■ Directions for this task ■
Below is a set of records. Repeat all of them exactly.

■ Record extracts ■
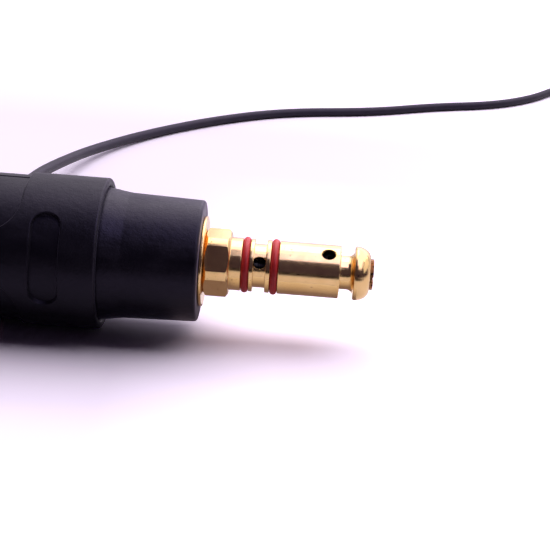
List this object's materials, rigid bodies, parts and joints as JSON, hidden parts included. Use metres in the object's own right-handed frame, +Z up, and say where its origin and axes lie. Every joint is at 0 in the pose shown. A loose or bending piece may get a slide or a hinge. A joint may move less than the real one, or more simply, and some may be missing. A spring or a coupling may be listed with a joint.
{
  "type": "welding torch machine plug",
  "caption": "Machine end of a MIG welding torch: brass gas and power plug in a black two-part housing, with a trigger lead ending in a control plug.",
  "frame": {"origin": "on the plug's axis, at the rear edge of the plain barrel, just in front of the front seal", "axes": "+X along the plug's axis out of its nose, +Z up with the housing lying on its side on a surface at z = -25.5 mm, the trigger lead leaving towards +Y"},
  "size_m": [0.4248, 0.5587, 0.051],
  "materials": {
    "machined_brass": "satin",
    "red_silicone": "satin",
    "black_nylon": "matte",
    "black_rubber": "matte",
    "lead_jacket": "satin",
    "zinc_steel": "satin",
    "liner_steel": "satin",
    "splice_vinyl": "gloss",
    "wire_insulation": "gloss",
    "tie_nylon": "satin",
    "contact_brass": "satin"
  },
  "bodies": {
    "root": {"power_pin": "machined_brass", "liner_nut": "machined_brass", "connector_block": "machined_brass", "cable_cone": "machined_brass", "cable_cone_nut": "machined_brass", "front_o_ring": "red_silicone", "rear_o_ring": "red_silicone", "liner_grub_screw": "zinc_steel", "wire_liner": "liner_steel", "nose_boot": "black_rubber", "near_shell": "black_nylon", "far_shell": "black_nylon", "shell_screws": "zinc_steel", "inlet_bushing": "black_rubber", "lead_grommet": "black_rubber", "lead_inner_end": "lead_jacket", "signal_wires": "wire_insulation", "wire_splices": "splice_vinyl", "trigger_lead": "lead_jacket", "trigger_lead_coil": "lead_jacket", "trigger_lead_tail": "lead_jacket", "lead_tie": "tie_nylon", "plug_shell": "black_nylon", "plug_insert": "black_nylon", "plug_contacts": "contact_brass", "plug_clamp_bar": "black_nylon", "plug_clamp_screws": "zinc_steel"},
    "ring": {"locking_ring": "black_nylon"},
    "coupling": {"plug_coupling_ring": "black_nylon"}
  },
  "joints": [
    {"name": "ring_twist", "type": "hinge", "parent": "root", "child": "ring", "pos_m": [-0.07, 0, 0], "axis": [-1, 0, 0], "range_deg": [0, 40]},
    {"name": "coupling_spin", "type": "hinge", "parent": "root", "child": "coupling", "pos_m": [0.243, 0.42, -0.0115], "axis": [0, -1, 0], "continuous": true}
  ]
}
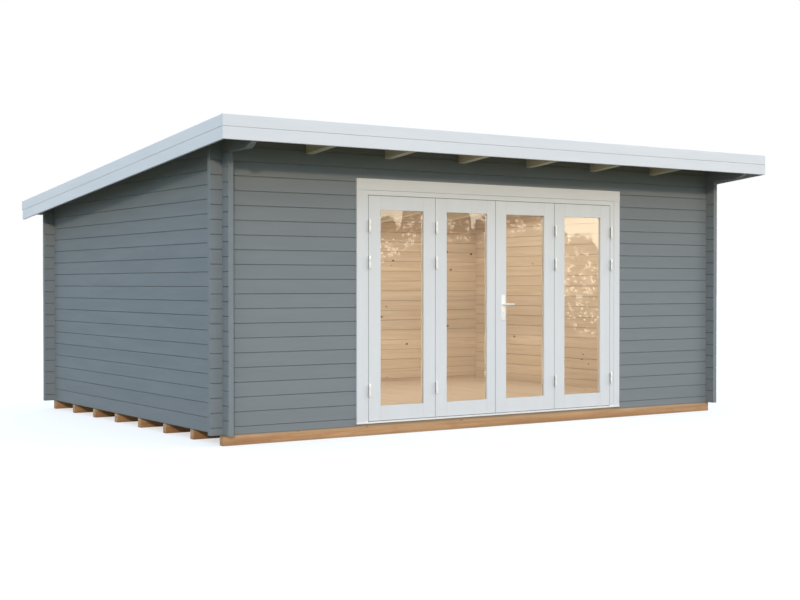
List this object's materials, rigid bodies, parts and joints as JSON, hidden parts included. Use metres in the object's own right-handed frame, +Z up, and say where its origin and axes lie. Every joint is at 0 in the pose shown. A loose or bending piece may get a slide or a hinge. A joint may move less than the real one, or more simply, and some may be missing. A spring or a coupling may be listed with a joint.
{
  "type": "garden log cabin",
  "caption": "Lean-to log cabin with crossed corner logs, a folding glazed door, deep front eaves over open rafters, and a floor and walls on foundation beams.",
  "frame": {"origin": "centre of the roof's plan outline, on the ground plane under the foundation beams", "axes": "+X along the front to the right as seen from outside, +Y from the front to the back, +Z up"},
  "size_m": [5.78, 4.522, 2.4843],
  "materials": {
    "grey_painted_logs": "blue-grey painted softwood",
    "white_painted_wood": "white painted softwood",
    "plain_pine": "unpainted pine",
    "clear_glass": "clear insulating glass",
    "roofing_felt": "mineral roofing felt",
    "white_metal": "white coated metal"
  },
  "bodies": {
    "root": {"front_wall_left": "grey_painted_logs", "front_wall_right": "grey_painted_logs", "front_wall_head": "grey_painted_logs", "back_wall": "grey_painted_logs", "left_wall": "grey_painted_logs", "right_wall": "grey_painted_logs", "left_gable_log": "grey_painted_logs", "right_gable_log": "grey_painted_logs", "door_frame_left": "white_painted_wood", "door_frame_right": "white_painted_wood", "door_frame_head": "white_painted_wood", "door_threshold": "white_painted_wood", "door_casing_left": "white_painted_wood", "door_casing_right": "white_painted_wood", "door_casing_head": "white_painted_wood", "door_leaf_1": "white_painted_wood", "door_leaf_2": "white_painted_wood", "door_leaf_3": "white_painted_wood", "door_leaf_4": "white_painted_wood", "fascia_front_lower": "white_painted_wood", "fascia_front_upper": "white_painted_wood", "fascia_left_lower": "white_painted_wood", "fascia_left_upper": "white_painted_wood", "fascia_right_lower": "white_painted_wood", "fascia_right_upper": "white_painted_wood", "fascia_rear": "white_painted_wood", "foundation_beams": "plain_pine", "floor": "plain_pine", "rafter_1": "plain_pine", "rafter_2": "plain_pine", "rafter_3": "plain_pine", "rafter_4": "plain_pine", "rafter_5": "plain_pine", "rafter_6": "plain_pine", "roof_deck": "plain_pine", "batten_left": "plain_pine", "batten_right": "plain_pine", "door_glass_1": "clear_glass", "door_glass_2": "clear_glass", "door_glass_3": "clear_glass", "door_glass_4": "clear_glass", "roof_felt": "roofing_felt", "door_hinges": "white_metal", "door_handle": "white_metal"}
  },
  "joints": []
}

■ Answer to this problem ■
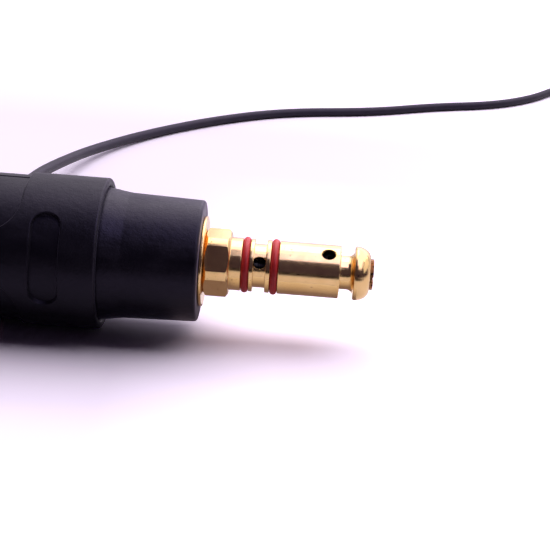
List this object's materials, rigid bodies, parts and joints as JSON, hidden parts included. Use metres in the object's own right-handed frame, +Z up, and say where its origin and axes lie. Every joint is at 0 in the pose shown. A loose or bending piece may get a slide or a hinge. A joint may move less than the real one, or more simply, and some may be missing. A spring or a coupling may be listed with a joint.
{
  "type": "welding torch machine plug",
  "caption": "Machine end of a MIG welding torch: brass gas and power plug in a black two-part housing, with a trigger lead ending in a control plug.",
  "frame": {"origin": "on the plug's axis, at the rear edge of the plain barrel, just in front of the front seal", "axes": "+X along the plug's axis out of its nose, +Z up with the housing lying on its side on a surface at z = -25.5 mm, the trigger lead leaving towards +Y"},
  "size_m": [0.4248, 0.5587, 0.051],
  "materials": {
    "machined_brass": "satin",
    "red_silicone": "satin",
    "black_nylon": "matte",
    "black_rubber": "matte",
    "lead_jacket": "satin",
    "zinc_steel": "satin",
    "liner_steel": "satin",
    "splice_vinyl": "gloss",
    "wire_insulation": "gloss",
    "tie_nylon": "satin",
    "contact_brass": "satin"
  },
  "bodies": {
    "root": {"power_pin": "machined_brass", "liner_nut": "machined_brass", "connector_block": "machined_brass", "cable_cone": "machined_brass", "cable_cone_nut": "machined_brass", "front_o_ring": "red_silicone", "rear_o_ring": "red_silicone", "liner_grub_screw": "zinc_steel", "wire_liner": "liner_steel", "nose_boot": "black_rubber", "near_shell": "black_nylon", "far_shell": "black_nylon", "shell_screws": "zinc_steel", "inlet_bushing": "black_rubber", "lead_grommet": "black_rubber", "lead_inner_end": "lead_jacket", "signal_wires": "wire_insulation", "wire_splices": "splice_vinyl", "trigger_lead": "lead_jacket", "trigger_lead_coil": "lead_jacket", "trigger_lead_tail": "lead_jacket", "lead_tie": "tie_nylon", "plug_shell": "black_nylon", "plug_insert": "black_nylon", "plug_contacts": "contact_brass", "plug_clamp_bar": "black_nylon", "plug_clamp_screws": "zinc_steel"},
    "ring": {"locking_ring": "black_nylon"},
    "coupling": {"plug_coupling_ring": "black_nylon"}
  },
  "joints": [
    {"name": "ring_twist", "type": "hinge", "parent": "root", "child": "ring", "pos_m": [-0.07, 0, 0], "axis": [-1, 0, 0], "range_deg": [0, 40]},
    {"name": "coupling_spin", "type": "hinge", "parent": "root", "child": "coupling", "pos_m": [0.243, 0.42, -0.0115], "axis": [0, -1, 0], "continuous": true}
  ]
}
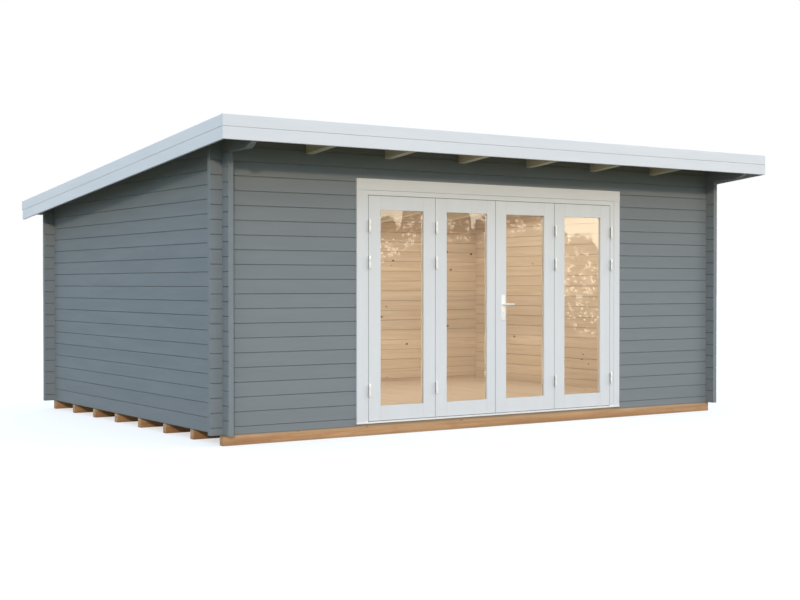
List this object's materials, rigid bodies, parts and joints as JSON, hidden parts included. Use metres in the object's own right-handed frame, +Z up, and say where its origin and axes lie. Every joint is at 0 in the pose shown. A loose or bending piece may get a slide or a hinge. A joint may move less than the real one, or more simply, and some may be missing. A spring or a coupling may be listed with a joint.
{
  "type": "garden log cabin",
  "caption": "Lean-to log cabin with crossed corner logs, a folding glazed door, deep front eaves over open rafters, and a floor and walls on foundation beams.",
  "frame": {"origin": "centre of the roof's plan outline, on the ground plane under the foundation beams", "axes": "+X along the front to the right as seen from outside, +Y from the front to the back, +Z up"},
  "size_m": [5.78, 4.522, 2.4843],
  "materials": {
    "grey_painted_logs": "blue-grey painted softwood",
    "white_painted_wood": "white painted softwood",
    "plain_pine": "unpainted pine",
    "clear_glass": "clear insulating glass",
    "roofing_felt": "mineral roofing felt",
    "white_metal": "white coated metal"
  },
  "bodies": {
    "root": {"front_wall_left": "grey_painted_logs", "front_wall_right": "grey_painted_logs", "front_wall_head": "grey_painted_logs", "back_wall": "grey_painted_logs", "left_wall": "grey_painted_logs", "right_wall": "grey_painted_logs", "left_gable_log": "grey_painted_logs", "right_gable_log": "grey_painted_logs", "door_frame_left": "white_painted_wood", "door_frame_right": "white_painted_wood", "door_frame_head": "white_painted_wood", "door_threshold": "white_painted_wood", "door_casing_left": "white_painted_wood", "door_casing_right": "white_painted_wood", "door_casing_head": "white_painted_wood", "door_leaf_1": "white_painted_wood", "door_leaf_2": "white_painted_wood", "door_leaf_3": "white_painted_wood", "door_leaf_4": "white_painted_wood", "fascia_front_lower": "white_painted_wood", "fascia_front_upper": "white_painted_wood", "fascia_left_lower": "white_painted_wood", "fascia_left_upper": "white_painted_wood", "fascia_right_lower": "white_painted_wood", "fascia_right_upper": "white_painted_wood", "fascia_rear": "white_painted_wood", "foundation_beams": "plain_pine", "floor": "plain_pine", "rafter_1": "plain_pine", "rafter_2": "plain_pine", "rafter_3": "plain_pine", "rafter_4": "plain_pine", "rafter_5": "plain_pine", "rafter_6": "plain_pine", "roof_deck": "plain_pine", "batten_left": "plain_pine", "batten_right": "plain_pine", "door_glass_1": "clear_glass", "door_glass_2": "clear_glass", "door_glass_3": "clear_glass", "door_glass_4": "clear_glass", "roof_felt": "roofing_felt", "door_hinges": "white_metal", "door_handle": "white_metal"}
  },
  "joints": []
}